Ele reconheceu que a mídia social tem suas desvantagens. Por exemplo, às vezes seus críticos apontam para selfies que ele envia para seus mais de 25.000 seguidores do Instagram, enquanto trabalha, afirmando que é um narcisista. Mas pessoas tirando as coisas do contexto on-line é um fato que simplesmente faz parte da vida no espaço digital, disse ele, e o bem supera amplamente o mal nas mídias sociais.

 

“Eu vi vidas mudadas, pessoas pensando e optando por suas vocações através das mídias sociais, pessoas voltando à igreja através das mídias sociais”, disse ele. A chave, como ele disse, é ser autêntico.

 

"Uso as mídias sociais para mostrar às pessoas que sou padre, sim, e opto por viver de forma contra cultural, sim", disse ele. “Mas eu também sou humano. Eu sou um ser humano que luta. Eu tenho lutado toda a minha vida com depressão, não tenho medo de mostrar isso. Eu me esforço para levantar de manhã e arranjar tempo para orar. Eu me sinto feliz fazendo exercício. Há tantas oportunidades para mostrar a humanidade e atrair pessoas para o Evangelho de uma maneira pessoal. Isso é sem precedentes. Jesus costumava fazer isso com seus discípulos, um a um, mas agora podemos fazê-lo com multidões”.

 

Aqueles nos níveis mais altos da igreja também fizeram com que alcançar os jovens nas mídias sociais fosse uma prioridade. E o Vaticano parece decidido a encontrar maneiras de usar a tecnologia para o bem.

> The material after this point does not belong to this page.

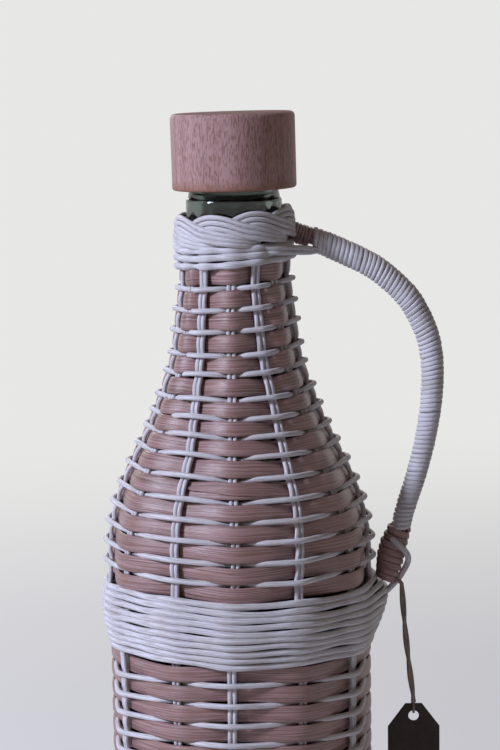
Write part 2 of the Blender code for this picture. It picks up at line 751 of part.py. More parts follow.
def build_tag(thread, card_finish):
    """The string, which hangs from the lashing, and the blank card with clipped corners and a hole."""
    route = smooth_route(string_route, string_points)
    string = rod("tag_string", route, string_radius, thread)
    hang = min(lashing_line(), key=lambda place: float(np.linalg.norm(place - route[0])))
    swing = add_pivot("tag_swing_axis", tuple(hang))
    carry(swing, string)
    middle = route[-1][0]
    top = route[-1][2] - touch_gap
    shoulder = top - card_clip_drop
    half = 0.5 * card_width
    tip = 0.5 * card_tip_width
    outline = [
        (-tip, top), (-half, shoulder), (-half, top - card_length), (half, top - card_length),
        (half, shoulder), (tip, top),
    ]
    front = -0.5 * card_thickness
    shape = bmesh.new()
    corners = [shape.verts.new((middle + x, front, z)) for x, z in outline]
    face = shape.faces.new(corners)
    pulled = bmesh.ops.extrude_face_region(shape, geom=[face])
    moved = [item for item in pulled["geom"] if isinstance(item, bmesh.types.BMVert)]
    bmesh.ops.translate(shape, verts=moved, vec=(0.0, card_thickness, 0.0))
    bmesh.ops.recalc_face_normals(shape, faces=shape.faces)
    mesh = bpy.data.meshes.new("tag_card")
    shape.to_mesh(mesh)
    shape.free()
    card = add_object("tag_card", mesh, card_finish)

    punch = bmesh.new()
    place = Matrix.Translation((middle, 0.0, top - card_hole_drop))
    bmesh.ops.create_cone(
        punch, cap_ends=True, segments=hole_segments, radius1=card_hole_radius,
        radius2=card_hole_radius, depth=card_thickness + 2.0 * cut_overrun,
        matrix=place @ Matrix.Rotation(0.5 * math.pi, 4, "X"),
    )
    punch_mesh = bpy.data.meshes.new("card_hole_cutter")
    punch.to_mesh(punch_mesh)
    punch.free()
    cutter = bpy.data.objects.new("card_hole_cutter", punch_mesh)
    bpy.context.scene.collection.objects.link(cutter)
    cutter.hide_render = True
    cutter.display_type = "WIRE"
    twist = add_pivot("tag_twist_axis", (middle, 0.0, top), swing)
    carry(twist, card, cutter)
    hole = card.modifiers.new("hole", "BOOLEAN")
    hole.operation = "DIFFERENCE"
    hole.object = cutter


def build_bottle():
    """Put the bottle together from the base up."""
    white = material("white_reed", white_reed_colour, 0.55)
    brown = material("brown_reed", brown_reed_colour, 0.45)
    build_base(brown)
    build_glass(material("green_glass", glass_colour, 0.05, transmission=0.9))
    build_stopper(material("cap_beech", beech_colour, 0.6), material("cork", cork_colour, 0.85))

    upper, front_place = stake_angles(upper_stake_degrees, upper_back_stakes)
    upper_covered = [(place - front_place) % 2 == 0 for place in range(len(upper))]
    build_stakes("upper_stake", upper, band_middle + touch_gap, upper_stake_top, white)
    brown_size = (brown_thickness, brown_width)
    white_size = (white_thickness, white_thickness)
    upper_rows, upper_pitch = count_rows(first_upper_row, last_upper_row)
    build_weaver("upper_brown_reed", upper, upper_covered, first_upper_row, upper_pitch,
                 upper_rows, brown_size, brown, True)
    first_white = wall_point(wall_length(first_upper_row) + 0.5 * upper_pitch)[1]
    build_weaver("upper_white_reed", upper, [not covered for covered in upper_covered], first_white,
                 upper_pitch, upper_rows - 1, white_size, white, False)

    lower, front_place = stake_angles(lower_stake_degrees, lower_back_stakes)
    lower_covered = [(place - front_place) % 2 == 1 for place in range(len(lower))]
    build_stakes("lower_stake", lower, WALL_HEIGHTS[0], band_middle - touch_gap, white)
    lower_rows, lower_pitch = count_rows(first_lower_row, last_lower_row)
    build_weaver("lower_brown_reed", lower, lower_covered, first_lower_row, lower_pitch,
                 lower_rows, brown_size, brown, True)
    build_weaver("lower_white_reed", lower, [not covered for covered in lower_covered],
                 first_lower_row + 0.5 * lower_pitch, lower_pitch, lower_rows - 1,
                 white_size, white, False)

    band_pitch = (band_top - band_bottom - band_reed) / (band_rows - 1)
    build_rows("band_reed", band_rows, band_reed, band_bottom + 0.5 * band_reed, band_pitch,
               band_points, white)
    build_rows("collar_rows", collar_rows, collar_reed, collar_bottom + 0.5 * collar_reed,
               collar_row_pitch, collar_points, white)
    build_braid(white)

    rod("handle_core", handle_route(handle_points), handle_core_radius, brown)
    binding_span, winding_span = winding_spans()
    turns = int((winding_span[1] - winding_span[0]) / (wrap_reed_width + wrap_gap))
    wind_handle("handle_wrap", winding_span, turns, wrap_reed_width, wrap_reed_thickness, white)
    wind_handle("handle_top_binding", binding_span, top_binding_turns, top_binding_reed_width,
                brown_thickness, brown)
    build_foot_binding(brown)
    rod("handle_lashing", lashing_line(), lashing_radius, white)
    build_tag(material("string_grey", string_colour, 0.8), material("card_paper", card_colour, 0.8))


clear_scene()
build_bottle()
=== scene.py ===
import math

import bpy
import numpy as np
from mathutils import Matrix, Vector


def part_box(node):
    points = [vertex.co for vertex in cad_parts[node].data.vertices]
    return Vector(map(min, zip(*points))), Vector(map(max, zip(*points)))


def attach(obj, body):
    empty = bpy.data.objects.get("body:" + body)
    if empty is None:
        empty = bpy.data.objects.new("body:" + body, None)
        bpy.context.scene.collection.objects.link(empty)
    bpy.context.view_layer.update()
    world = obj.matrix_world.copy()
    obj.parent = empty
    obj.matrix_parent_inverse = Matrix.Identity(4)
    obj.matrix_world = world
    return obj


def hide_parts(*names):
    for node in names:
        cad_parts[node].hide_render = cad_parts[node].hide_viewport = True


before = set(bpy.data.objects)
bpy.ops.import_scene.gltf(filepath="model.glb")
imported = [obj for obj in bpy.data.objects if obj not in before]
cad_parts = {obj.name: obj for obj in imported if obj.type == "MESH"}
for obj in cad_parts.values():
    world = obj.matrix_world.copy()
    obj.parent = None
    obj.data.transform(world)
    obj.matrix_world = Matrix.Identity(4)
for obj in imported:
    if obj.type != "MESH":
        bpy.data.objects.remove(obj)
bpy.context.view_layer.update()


# Camera. It stands 0.68 m in front of the bottle, a little above its cap, and looks down on it, so
# that its lowest third is below the edge of the picture, which is 500 wide and 750 tall.
camera_place = (0.0044, -0.68, 0.316)
camera_lens = 99.36
camera_sensor = 36.0
camera_down_degrees = 8.65
camera_roll_degrees = -0.86

lens = bpy.data.cameras.new("camera")
lens.lens = camera_lens
lens.sensor_width = camera_sensor
lens.clip_start = 0.01
camera = bpy.data.objects.new("camera", lens)
bpy.context.scene.collection.objects.link(camera)
camera.matrix_world = (
    Matrix.Translation(camera_place)
    @ Matrix.Rotation(math.radians(90.0 - camera_down_degrees), 4, "X")
    @ Matrix.Rotation(math.radians(camera_roll_degrees), 4, "Z")
)
bpy.context.scene.camera = camera


# Tag string: two plies of grey twine, hardly twisted. It is tied round the white reed at the foot
# of the handle, hangs free for 42 mm, and passes through the hole of the card.
string_route = np.array([
    (0.0545, 0.0, 0.1407), (0.05469, -0.00008, 0.13771), (0.05488, -0.00016, 0.13473),
    (0.05509, -0.00022, 0.13174), (0.0553, -0.00027, 0.12876), (0.05553, -0.00029, 0.12577),
    (0.0558, -0.00031, 0.12279), (0.0561, -0.00032, 0.11982), (0.05642, -0.0003, 0.11684),
    (0.05674, -0.00023, 0.11386), (0.05708, -0.00015, 0.11089), (0.05743, -0.00008, 0.10792),
    (0.05782, -0.00003, 0.10495), (0.0582, 0.0, 0.10199), (0.0584, 0.0, 0.099),
])
ply_radius = 0.00068
ply_turns, ply_apart = 1.6, 0.55
string_rings, string_sides = 160, 20
string_light = (0.36, 0.3, 0.26, 1.0)
string_dark = (0.17, 0.135, 0.115, 1.0)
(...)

No início deste ano, ele organizou uma “hackatona”, um evento de três dias com o objetivo de aproveitar o poder da tecnologia para resolver os desafios da migração, fomentar o diálogo inter-religioso e abordar outras questões importantes para a igreja.

 

O Papa Francisco é um dos líderes mundiais mais seguidos no Twitter, até estabeleceu um recorde quando ganhou mais de um milhão de seguidores no Instagram em menos de 24 horas. Ele se reuniu com os chefes das principais empresas de tecnologia, incluindo o CEO da Apple, Tim Cook, há muito tempo, também se reuniu com o CEO de Google, Eric Schmidt e o fundador do Facebook, Mark Zuckerberg, em 2016. Ele até fez uma palestra no TED no ano passado, pedindo “uma revolução de ternura” e exortando as pessoas a se solidarizarem com os pobres do mundo.

 

Green disse à América que a mídia social é uma tecnologia de “uso duplo”, o que significa que ela pode ser usada para bons ou maus propósitos. A chave, ele disse, está em ajudar os usuários a se voltarem para o bem.

 

Os jovens, ele disse, expressam “um receio em torno das mídias sociais em particular, porque eles veem o quanto isso pode ser ruim”. Ele acha que estamos vendo um momento de reflexão em que alguns dos efeitos colaterais do uso pesado de mídias sociais estão enfrentando um analise mais a fundo.

 

"Haverá uma pausa, onde as pessoas olharão e dirão: 'Talvez tenhamos cometido um erro aqui'", disse ele. "Como podemos corrigir esses problemas? Como podemos continuar aproveitando os bons aspectos das tecnologias e como podemos tentar reduzir os aspectos negativos delas? Acho que já chegamos a esse ponto”.

 

Ele acha que a Igreja poderia ser uma aliada natural para ajudar a combater a solidão e o isolamento frequentemente associados ao uso da mídia social - e sugeriu que o Papa Francisco poderia usar sua própria influência "para modelar o bom comportamento nas mídias sociais".

 

"Esta é verdadeiramente uma das questões mais importantes que a igreja enfrentar neste momento da história", disse ele.

 

 

[1] “Seamless garment”: É uma expressão usada no mundo anglófono para se referir à ética do catolicismo e o ensino moral da Igreja, fazendo referência à túnica que os soldados tiraram de Jesus no momento da crucifixão (Jo 19).